Damit leitete das Violonkonzert Schönbergs thematisch zu Tschaikowskis Fünfter Symphonie über, seiner zweiten Schicksalssymphonie. Litt er doch noch stärker als Schönberg aufgrund seines Emigrantentums unter der Tatsache, dass er wegen seiner Homosexualität ein Aussenseiter war.

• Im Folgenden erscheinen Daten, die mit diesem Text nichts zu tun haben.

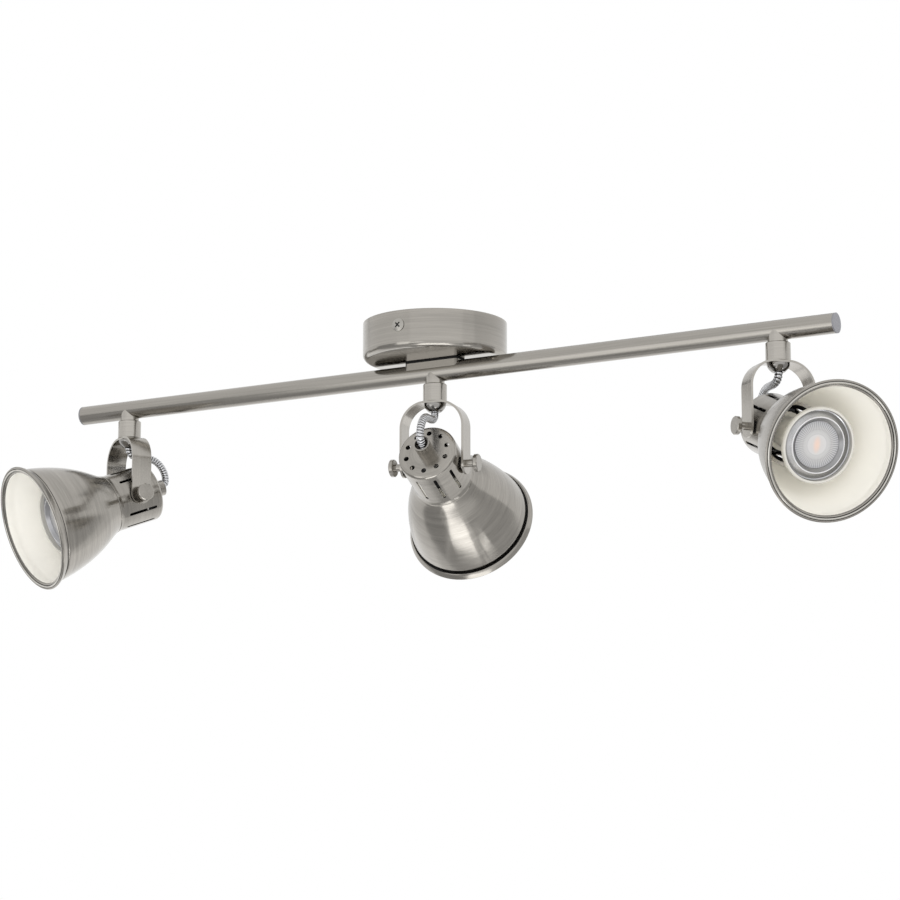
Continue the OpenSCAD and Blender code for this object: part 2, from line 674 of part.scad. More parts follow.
module flex_conduit(side) {
    stations = concat([[0, nipple_low - 0.3]], flex_route, [for (p = flex_tail) on_axis(p)]);
    last = flex_rings - 1;
    route = [for (i = [0:last]) along(stations, i * (len(stations) - 1) / last)];
    rings = [for (i = [0:last]) let (
        v = route[min(i + 1, last)] - route[max(i - 1, 0)],
        side_way = [-v.y, v.x] / norm(v))
        [for (k = [0:flex_sides - 1]) let (a = k * 360 / flex_sides, across = flex_d / 2 * cos(a))
            [flex_d / 2 * sin(a), route[i].x + side_way.x * across, route[i].y + side_way.y * across]]];
    points = [for (ring = rings, p = ring) p];
    walls = [for (i = [0:last - 1], k = [0:flex_sides - 1]) let (
        a = i * flex_sides + k, b = i * flex_sides + (k + 1) % flex_sides)
        [a, a + flex_sides, b + flex_sides, b]];
    ends = [[for (k = [0:flex_sides - 1]) k],
            [for (k = [flex_sides - 1:-1:0]) last * flex_sides + k]];
    color("silver") at_stem(side) polyhedron(points, concat(walls, ends));
}

// ---------------------------------------------------------------- parts

function wanted(name) = node == "all" || node == name;

if (wanted("canopy")) canopy();
if (wanted("ceiling_bracket")) ceiling_bracket();
if (wanted("canopy_screws")) canopy_screws();
if (wanted("bar_saddle")) bar_saddle();
if (wanted("saddle_gasket")) saddle_gasket();
if (wanted("hollow_bolts")) hollow_bolts();
if (wanted("bolt_nuts")) bolt_nuts();
if (wanted("bar_tube")) bar_tube();
if (wanted("end_plugs")) end_plugs();
if (wanted("stem_stubs")) stem_stubs();
if (wanted("stem_nipples")) stem_nipples();
if (wanted("terminal_block")) terminal_block();
if (wanted("bar_leads")) bar_leads();
for (i = [0:2]) {
    if (wanted(str(SIDES[i], "_swivel_collar"))) swivel_collar(i);
    if (wanted(str(SIDES[i], "_yoke"))) yoke(i);
    if (wanted(str(SIDES[i], "_cup_nut"))) cup_nut(i);
    if (wanted(str(SIDES[i], "_pivot_washers"))) pivot_washers(i);
    if (wanted(str(SIDES[i], "_thumb_screw_a"))) thumb_screw(i, 1);
    if (wanted(str(SIDES[i], "_thumb_screw_b"))) thumb_screw(i, -1);
    if (wanted(str(SIDES[i], "_rear_cap"))) rear_cap(i);
    if (wanted(str(SIDES[i], "_cable_tube"))) cable_tube(i);
    if (wanted(str(SIDES[i], "_shade"))) shade(i);
    if (wanted(str(SIDES[i], "_lampholder"))) lampholder(i);
    if (wanted(str(SIDES[i], "_holder_bracket"))) holder_bracket(i);
    if (wanted(str(SIDES[i], "_lamp_body"))) lamp_body(i);
    if (wanted(str(SIDES[i], "_lamp_bezel"))) lamp_bezel(i);
    if (wanted(str(SIDES[i], "_lamp_lens"))) lamp_lens(i);
    if (wanted(str(SIDES[i], "_flex_conduit"))) flex_conduit(i);
}
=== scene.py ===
import json
import math

import bpy
import numpy as np
from mathutils import Matrix, Quaternion, Vector


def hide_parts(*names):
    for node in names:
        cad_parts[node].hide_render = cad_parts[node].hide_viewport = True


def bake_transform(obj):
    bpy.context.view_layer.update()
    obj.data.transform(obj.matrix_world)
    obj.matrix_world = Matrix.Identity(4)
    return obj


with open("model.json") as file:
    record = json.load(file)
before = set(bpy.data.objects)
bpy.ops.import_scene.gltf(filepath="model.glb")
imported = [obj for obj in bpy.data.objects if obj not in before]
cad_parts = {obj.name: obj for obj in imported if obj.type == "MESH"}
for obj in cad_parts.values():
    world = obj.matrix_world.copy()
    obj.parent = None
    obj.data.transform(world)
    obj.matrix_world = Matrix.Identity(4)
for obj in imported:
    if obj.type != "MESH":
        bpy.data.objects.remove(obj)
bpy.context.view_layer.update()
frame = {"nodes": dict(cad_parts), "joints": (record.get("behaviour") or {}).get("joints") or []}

MM = 0.001    # the object's sizes are in millimetres, and the camera and the studio in metres
QUARTER = math.radians(90)
SIDES = ["left", "middle", "right"]
nodes = frame["nodes"]
joints = {joint["name"]: joint for joint in frame["joints"]}
scene = bpy.context.scene

# ---------------------------------------------------------------- places taken from the frame


def place_of(x, y, z, origin):
    """The place with those three axes and that origin."""
    place = Matrix((x, y, z)).transposed().to_4x4()
    place.translation = origin
    return place


def head_place(side):
    """The head's own axes: origin on the pivot, X along the thumb screws, Z the way the lamp looks."""
    tilt = joints[side + "_tilt"]
    x = Vector(tilt["axis"]).normalized()
    z = Vector(joints[side + "_lamp_turn"]["axis"]).normalized()
    if z.z > 0:
        z = -z
    return place_of(x, z.cross(x), z, Vector(tilt["pos_m"]))


def yoke_place(side):
    """The yoke's own axes: origin on the ceiling right above the pivot, X along the thumb screws, Z up."""
    tilt = joints[side + "_tilt"]
    x = Vector(tilt["axis"]).normalized()
    above_pivot = Vector((tilt["pos_m"][0], tilt["pos_m"][1], 0))
    return place_of(x, Vector((-x.y, x.x, 0)), Vector((0, 0, 1)), above_pivot)


HEAD = {side: head_place(side) for side in SIDES}
YOKE = {side: yoke_place(side) for side in SIDES}

# ---------------------------------------------------------------- smooth skins

CREASE = math.radians(26)
SAME_POINT = 1e-6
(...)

Während Petrenko sich bei Schönberg mit seiner analytischen Lesart der Partitur in sicheren Gefilden befand – die Gefühle lieferte Kopatchinskaja – ist bei Tschaikowski mehr Emotionalität gefordert. Petrenko ermunterte die Musikerinnen und Musiker, wie schon bei Beethoven am Vortag, zu druckvollem Spiel bei glasklarer Durchhörbarkeit. Wärme konnte dabei nicht entstehen, zumal die Streicher schneidend scharf intonierten. Hier hätte man sich ein Quäntchen Samt der Wiener Kollegen gewünscht, die davon manchmal zu viel auflegen. Stephan Dohr, der das Hornsolo im zweiten Satz blitzsauber intonierte, sei stellvertretend für das brillante Niveau aller Holz- und Blechbläser der Berliner Gäste genannt. Sehr schön herausgearbeitet war die fein abgestufte Instrumentation im Walzer. Der Finalsatz geriet zu schliesslich zu einem rasenden Sturmlauf mit hochaktiven Kirill Petrenko am Pult.
Im Anschluss an die Salzburger Konzerte reisten die Berliner weiter nach Luzern und Bukarest.